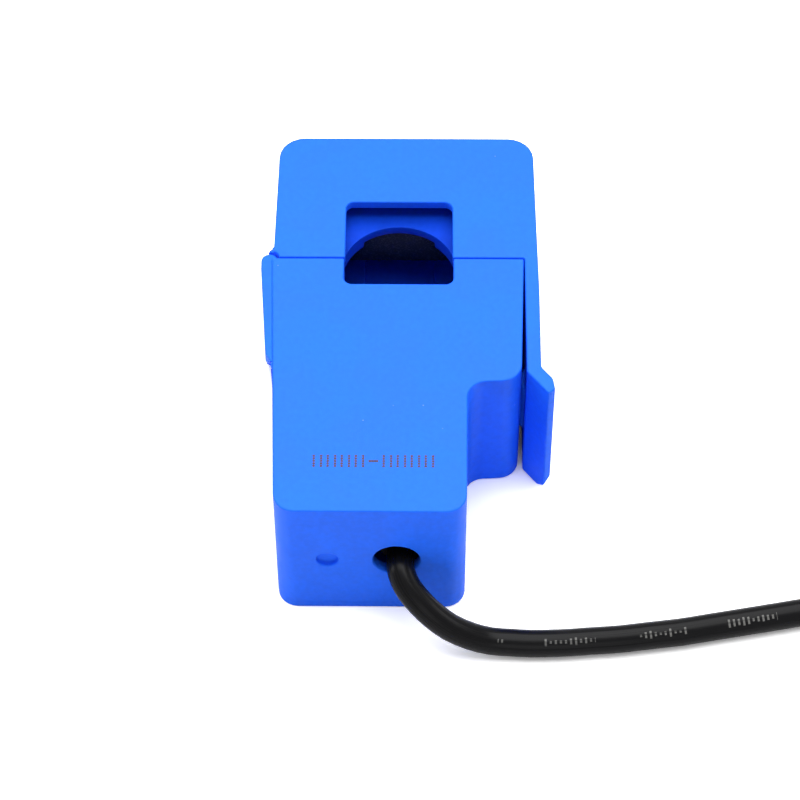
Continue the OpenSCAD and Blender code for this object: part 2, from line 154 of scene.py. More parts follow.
class CoreSettings(bpy.types.PropertyGroup):
    """Sizes and colours of the core and its winding."""

    ferrite: colour("Ferrite", "Colour of the fired core", (0.030, 0.031, 0.035))
    copper: colour("Enamel", "Colour of the enamelled wire", (0.42, 0.13, 0.045))
    turns: number("Turns", "Turns in the winding's outer layer", 26, 8, 60)


class StageSettings(bpy.types.PropertyGroup):
    """Camera and floor."""

    lens: bpy.props.FloatProperty(
        name="Lens", description="Focal length on a 36 mm sensor", default=137.3, min=20, max=300,
        subtype="DISTANCE_CAMERA",
    )
    distance: length("Distance", "From the camera to the casing's middle", 0.3745, 0.1, 2.0)
    elevation: angle("Elevation", "Height of the camera above the table", 53.13)
    turn: angle("Turn", "Turn of the part under the camera", -0.69)
    roll: angle("Roll", "Roll of the camera", 0.29)
    floor: colour("Floor", "Colour of the table", (0.90, 0.90, 0.91))


SETTINGS = {"casing": CasingSettings, "lead": LeadSettings, "core": CoreSettings, "stage": StageSettings}


def settings(name):
    """One group of settings, kept on the scene."""
    return getattr(bpy.context.scene, "transformer_" + name)


# ---- shader building ----
def add(tree, kind, inputs=None, **attributes):
    """A new node with attributes set and inputs set or linked."""
    node = tree.nodes.new(kind)
    for key, value in attributes.items():
        setattr(node, key, value)
    for key, value in (inputs or {}).items():
        if isinstance(value, bpy.types.NodeSocket):
            tree.links.new(value, node.inputs[key])
        else:
            node.inputs[key].default_value = value
    return node


def calc(tree, operation, first, second=0.0):
    """The result of a sum, a product or a comparison."""
    return add(tree, "ShaderNodeMath", {0: first, 1: second}, operation=operation).outputs[0]


def ranged(tree, value, source, target):
    """A value carried from one range into another."""
    (low, high), (first, last) = source, target
    return add(tree, "ShaderNodeMapRange", {
        "Value": value, "From Min": low, "From Max": high, "To Min": first, "To Max": last,
    }).outputs["Result"]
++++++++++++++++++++
> _Exercise task_:
From the very first line of the data through the line with "and colours of" in it, please reproduce each line exactly and output nothing more.

> _Problem solution_:
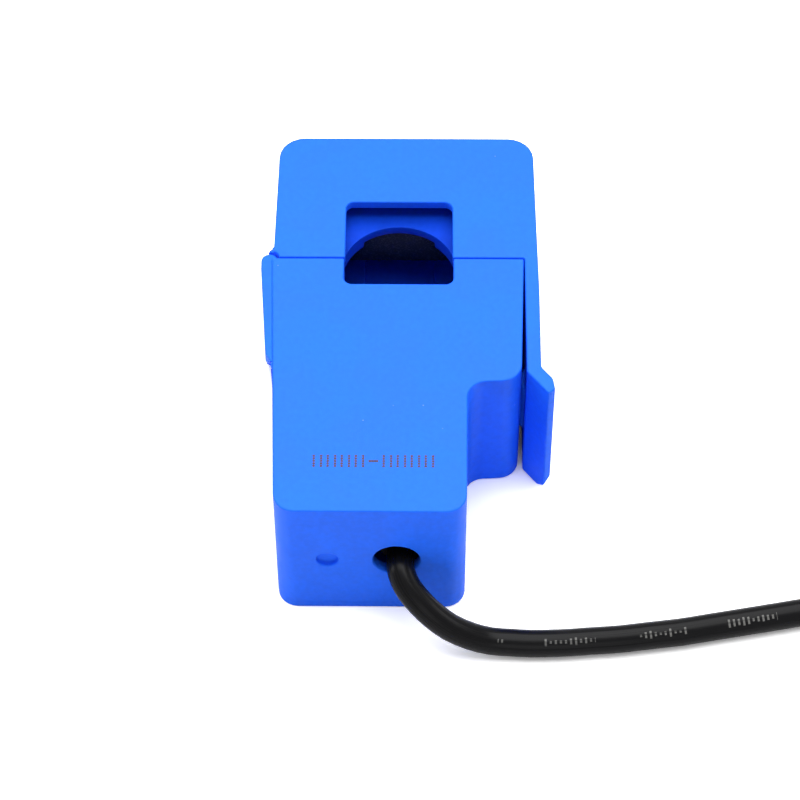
Continue the OpenSCAD and Blender code for this object: part 2, from line 154 of scene.py. More parts follow.
class CoreSettings(bpy.types.PropertyGroup):
    """Sizes and colours of the core and its winding."""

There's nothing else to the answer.